* Start Material *

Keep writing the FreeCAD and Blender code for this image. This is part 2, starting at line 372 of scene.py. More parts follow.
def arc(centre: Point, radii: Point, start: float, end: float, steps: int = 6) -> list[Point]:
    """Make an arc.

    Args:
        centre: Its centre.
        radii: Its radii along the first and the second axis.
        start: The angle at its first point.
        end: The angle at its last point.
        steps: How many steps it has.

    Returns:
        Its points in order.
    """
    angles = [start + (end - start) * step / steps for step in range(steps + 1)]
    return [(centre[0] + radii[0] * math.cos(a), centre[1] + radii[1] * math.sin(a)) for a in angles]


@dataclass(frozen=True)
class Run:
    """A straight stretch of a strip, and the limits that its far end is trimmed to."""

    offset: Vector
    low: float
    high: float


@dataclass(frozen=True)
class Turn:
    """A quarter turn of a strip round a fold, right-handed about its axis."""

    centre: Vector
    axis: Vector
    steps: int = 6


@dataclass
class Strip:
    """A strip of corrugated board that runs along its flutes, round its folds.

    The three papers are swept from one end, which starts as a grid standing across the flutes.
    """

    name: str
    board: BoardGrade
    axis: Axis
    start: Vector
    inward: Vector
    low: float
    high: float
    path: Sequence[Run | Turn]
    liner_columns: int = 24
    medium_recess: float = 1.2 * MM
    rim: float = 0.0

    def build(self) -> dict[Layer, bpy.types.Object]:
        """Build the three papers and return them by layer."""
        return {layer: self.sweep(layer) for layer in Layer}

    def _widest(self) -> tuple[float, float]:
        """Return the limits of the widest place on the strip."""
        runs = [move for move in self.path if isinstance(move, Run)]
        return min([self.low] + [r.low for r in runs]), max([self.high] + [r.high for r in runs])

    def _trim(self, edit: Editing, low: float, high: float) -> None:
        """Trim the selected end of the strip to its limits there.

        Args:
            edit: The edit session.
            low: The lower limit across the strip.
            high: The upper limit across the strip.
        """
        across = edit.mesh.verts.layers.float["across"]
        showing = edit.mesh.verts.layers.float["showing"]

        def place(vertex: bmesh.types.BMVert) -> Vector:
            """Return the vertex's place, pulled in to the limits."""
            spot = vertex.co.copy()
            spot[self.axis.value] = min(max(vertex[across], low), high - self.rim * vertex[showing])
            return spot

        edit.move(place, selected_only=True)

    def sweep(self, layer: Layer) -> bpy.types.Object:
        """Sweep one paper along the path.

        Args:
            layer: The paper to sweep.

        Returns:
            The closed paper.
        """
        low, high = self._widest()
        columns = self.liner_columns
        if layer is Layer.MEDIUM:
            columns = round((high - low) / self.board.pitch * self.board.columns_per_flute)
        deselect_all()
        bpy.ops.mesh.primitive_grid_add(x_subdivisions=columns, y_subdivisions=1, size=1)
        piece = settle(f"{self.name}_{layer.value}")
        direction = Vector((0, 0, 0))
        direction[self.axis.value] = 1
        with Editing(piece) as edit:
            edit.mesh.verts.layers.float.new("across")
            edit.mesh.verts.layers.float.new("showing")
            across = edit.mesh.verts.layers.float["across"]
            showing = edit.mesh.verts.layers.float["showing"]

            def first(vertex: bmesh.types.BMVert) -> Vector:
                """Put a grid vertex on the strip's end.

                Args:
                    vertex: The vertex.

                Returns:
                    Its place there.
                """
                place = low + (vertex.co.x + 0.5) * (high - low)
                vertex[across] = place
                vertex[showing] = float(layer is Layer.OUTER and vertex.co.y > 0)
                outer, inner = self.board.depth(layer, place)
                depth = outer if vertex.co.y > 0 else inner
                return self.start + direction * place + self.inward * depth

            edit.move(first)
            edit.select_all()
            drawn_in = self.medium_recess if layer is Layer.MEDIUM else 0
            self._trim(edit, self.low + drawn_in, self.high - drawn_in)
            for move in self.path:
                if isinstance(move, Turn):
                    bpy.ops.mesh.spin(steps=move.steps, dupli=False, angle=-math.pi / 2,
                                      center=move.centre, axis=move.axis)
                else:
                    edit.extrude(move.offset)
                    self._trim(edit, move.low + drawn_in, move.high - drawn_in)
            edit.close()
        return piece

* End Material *

### Exercise goal
Quote exactly the first line of the data and every line after it through the one holding "its limits there.".

### Result of the exercise
Keep writing the FreeCAD and Blender code for this image. This is part 2, starting at line 372 of scene.py. More parts follow.
def arc(centre: Point, radii: Point, start: float, end: float, steps: int = 6) -> list[Point]:
    """Make an arc.

    Args:
        centre: Its centre.
        radii: Its radii along the first and the second axis.
        start: The angle at its first point.
        end: The angle at its last point.
        steps: How many steps it has.

    Returns:
        Its points in order.
    """
    angles = [start + (end - start) * step / steps for step in range(steps + 1)]
    return [(centre[0] + radii[0] * math.cos(a), centre[1] + radii[1] * math.sin(a)) for a in angles]


@dataclass(frozen=True)
class Run:
    """A straight stretch of a strip, and the limits that its far end is trimmed to."""

    offset: Vector
    low: float
    high: float


@dataclass(frozen=True)
class Turn:
    """A quarter turn of a strip round a fold, right-handed about its axis."""

    centre: Vector
    axis: Vector
    steps: int = 6


@dataclass
class Strip:
    """A strip of corrugated board that runs along its flutes, round its folds.

    The three papers are swept from one end, which starts as a grid standing across the flutes.
    """

    name: str
    board: BoardGrade
    axis: Axis
    start: Vector
    inward: Vector
    low: float
    high: float
    path: Sequence[Run | Turn]
    liner_columns: int = 24
    medium_recess: float = 1.2 * MM
    rim: float = 0.0

    def build(self) -> dict[Layer, bpy.types.Object]:
        """Build the three papers and return them by layer."""
        return {layer: self.sweep(layer) for layer in Layer}

    def _widest(self) -> tuple[float, float]:
        """Return the limits of the widest place on the strip."""
        runs = [move for move in self.path if isinstance(move, Run)]
        return min([self.low] + [r.low for r in runs]), max([self.high] + [r.high for r in runs])

    def _trim(self, edit: Editing, low: float, high: float) -> None:
        """Trim the selected end of the strip to its limits there.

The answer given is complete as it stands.